Wearing perfume has a place in lockdown for this very reason: maintaining a modicum of reality is a valid excuse for splurging on a new scent. In many ways, fragrances are the ultimate luxury — you are, quite literally, spraying money into thin air — and even an entry-level bottle seldom costs less than $100 USD (at least if you follow the advice of style magazines). “You can’t see a fragrance, no one can smell you in a picture. Fragrance is about wanting to feel a certain way,” says BYREDO founder Ben Gorham. For some of us, recreating a certain feeling is integral to keeping our sanity. 

“We need fragrances to remind ourselves of the best memories, the people in our lives.”

“For those that wear [perfume] for their own personal reasons, a sense of confidence or escapism, then it definitely would be viewed as a necessity in the morning routine. For me, it definitely is,” says Leo Gibbon, founder of the independent fragrance brand IIUVO. Gorham agrees: “It’s part of people’s daily rituals — burning a candle, spraying a room or your hair, wearing fragrance. Whatever you do to make yourself feel better, keep doing it. We shouldn’t lose who we are in these times, if anything we should become sharper versions of ourselves when things get tough.”

These times encourage escapism: we’re cooped up indoors and craving distractions, even if they are short-lived.

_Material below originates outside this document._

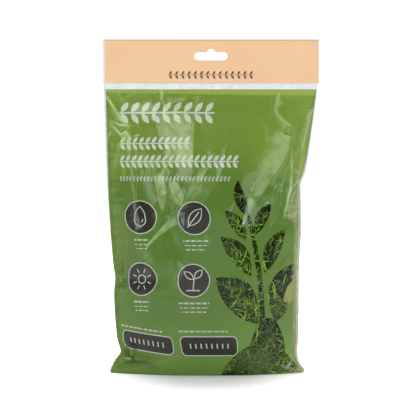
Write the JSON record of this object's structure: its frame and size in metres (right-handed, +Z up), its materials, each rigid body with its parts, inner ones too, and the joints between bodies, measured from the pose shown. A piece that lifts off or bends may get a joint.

A modicum of self-indulgence — whether that’s reading, cooking or listening to music — can transport us elsewhere, even if only for a matter of seconds. “I don’t necessarily think you have to physically escape your residence to achieve a sense of escapism… [Do] anything that allows you to block out normality and focus on something that means something to us for our own reasons,” says Gibbon. 

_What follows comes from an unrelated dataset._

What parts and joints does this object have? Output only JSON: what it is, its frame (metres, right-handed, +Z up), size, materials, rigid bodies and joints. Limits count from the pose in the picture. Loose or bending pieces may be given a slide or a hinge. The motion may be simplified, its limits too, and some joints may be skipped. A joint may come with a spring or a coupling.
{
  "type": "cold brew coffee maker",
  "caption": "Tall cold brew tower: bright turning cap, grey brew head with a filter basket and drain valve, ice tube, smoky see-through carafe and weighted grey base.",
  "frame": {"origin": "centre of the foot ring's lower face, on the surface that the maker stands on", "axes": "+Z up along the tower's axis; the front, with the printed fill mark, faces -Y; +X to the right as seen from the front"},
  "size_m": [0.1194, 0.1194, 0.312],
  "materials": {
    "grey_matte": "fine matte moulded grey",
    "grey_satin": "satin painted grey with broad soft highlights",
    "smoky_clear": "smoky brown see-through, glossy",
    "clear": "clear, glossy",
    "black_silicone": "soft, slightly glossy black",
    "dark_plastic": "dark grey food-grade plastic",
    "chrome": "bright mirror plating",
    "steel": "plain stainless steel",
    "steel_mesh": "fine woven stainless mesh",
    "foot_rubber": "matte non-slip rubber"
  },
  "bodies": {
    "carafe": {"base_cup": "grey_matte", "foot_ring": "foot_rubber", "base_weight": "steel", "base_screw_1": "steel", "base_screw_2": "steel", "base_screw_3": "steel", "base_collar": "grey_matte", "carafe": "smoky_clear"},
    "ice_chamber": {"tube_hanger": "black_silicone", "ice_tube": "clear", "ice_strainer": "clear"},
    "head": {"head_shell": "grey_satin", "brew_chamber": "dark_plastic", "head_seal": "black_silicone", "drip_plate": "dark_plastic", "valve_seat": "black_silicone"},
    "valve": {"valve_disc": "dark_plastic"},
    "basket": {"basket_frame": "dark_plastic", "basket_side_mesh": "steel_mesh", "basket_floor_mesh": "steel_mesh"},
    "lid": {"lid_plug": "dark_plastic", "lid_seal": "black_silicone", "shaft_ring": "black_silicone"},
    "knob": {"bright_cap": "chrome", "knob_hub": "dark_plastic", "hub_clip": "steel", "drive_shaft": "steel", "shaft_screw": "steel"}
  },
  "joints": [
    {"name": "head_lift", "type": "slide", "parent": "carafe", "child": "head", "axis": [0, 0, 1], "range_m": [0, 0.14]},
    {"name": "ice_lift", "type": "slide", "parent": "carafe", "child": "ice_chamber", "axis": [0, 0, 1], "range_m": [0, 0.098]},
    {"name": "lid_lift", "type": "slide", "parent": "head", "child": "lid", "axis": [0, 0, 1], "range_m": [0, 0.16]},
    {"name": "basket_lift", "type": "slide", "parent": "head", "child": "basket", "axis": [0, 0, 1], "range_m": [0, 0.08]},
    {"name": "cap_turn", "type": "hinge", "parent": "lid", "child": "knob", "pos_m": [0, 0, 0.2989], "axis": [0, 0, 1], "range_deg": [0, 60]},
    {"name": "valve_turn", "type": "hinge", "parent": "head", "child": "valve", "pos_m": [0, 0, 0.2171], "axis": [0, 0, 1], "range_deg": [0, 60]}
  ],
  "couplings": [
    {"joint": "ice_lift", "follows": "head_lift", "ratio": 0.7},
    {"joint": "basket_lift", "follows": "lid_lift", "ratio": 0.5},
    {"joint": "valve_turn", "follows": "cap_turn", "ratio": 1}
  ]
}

Fragrance is a subtle way of achieving this. Ludovic Bonneton, who runs the Parisian fragrance house Bon Parfumeur brand, emphasizes the connection between fragrance and our own subconscious. “We need the fragrances to remind ourselves of the best memories, of people in our lives, and to bring smiles and laughter to lighten the daily grind,” he says. 

So if perfume is to become a purely personal pleasure — one that connects us to ourselves instead of attracting others — perhaps the types of scents we seek out should change, too. And at a time when prioritizing our sense of self has never been more important, it might be time to retire the old-school idea that wearing perfume is inherently an act of seduction (perhaps epitomized most gratuitously by Tom Ford’s fragrance advertisements). Independent brands, who have frequently positioned themselves away from the “sex sells” ideals traditionally foisted upon the fragrance industry, are perfectly primed to capture the attention of audiences whose own relationship with scents may have been overlooked by traditional marketing.

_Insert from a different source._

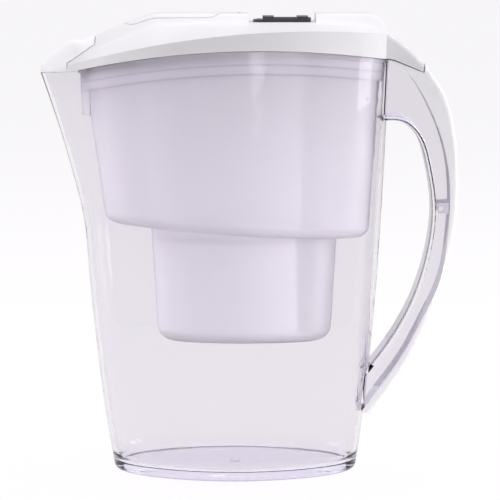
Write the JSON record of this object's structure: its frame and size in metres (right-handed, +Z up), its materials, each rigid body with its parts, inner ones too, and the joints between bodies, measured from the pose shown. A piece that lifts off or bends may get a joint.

“I want people who put on my fragrance to feel like an individual. Like someone who does their own thing and never cared much about conventions,” says Han. “You definitely don’t enter my world if you want to blend in.” His fragrances are deliberately polarizing: they feature the smells of asphalt, lacquer, coal, metal, wet moss, or blood. They’re not for everyone — and that’s the point. They place emphasis on the wearer, instead of the person leaning in. 

IIUVO, too, was founded on a rejection of the idea that fragrances’ only purpose is to appeal to other people. “That whole narrative, for me, is boring,” says Gibbon. “It’s selling a dream to people — a kind of subterfuge. ‘Wear this and you’ll have Naomi spread eagle on an Aston Martin,’ I genuinely can’t get my head around how that sh*t still works.” Their most recent release, which was dropped in the midst of the U.K.’s lockdowns, intended to make that point explicitly — even down to the fragrance’s name, BULLSHIT. Its campaign captured a bull defecating, not-so-indirectly throwing shade to the fragrance world’s go-to advertisement techniques of a sundrenched beach, an old sports car, or a gorgeous sexually-entwined couple. 

Though BULLSHIT took 18 months to develop, it arrived just at a time when our relationship with scents has shifted. When a potential lover leans into your neck and asks what you’re wearing, it’s not going to be all that romantic when you exclaim, “BULLSHIT.” Its wearers are doing so exclusively for their own enjoyment. “Ultimately, it’s an extension of you,” Gibbon says. 

And it’s this idea — that fragrance can articulate who we are, not just who we want to attract — that will, hopefully, emerge from lockdown. As Gorham puts it, “I want [our customers] to feel like the best version of themselves at that moment: whatever that moment and version might be.” Even if, for now, that version is stuck on the sofa in pajamas.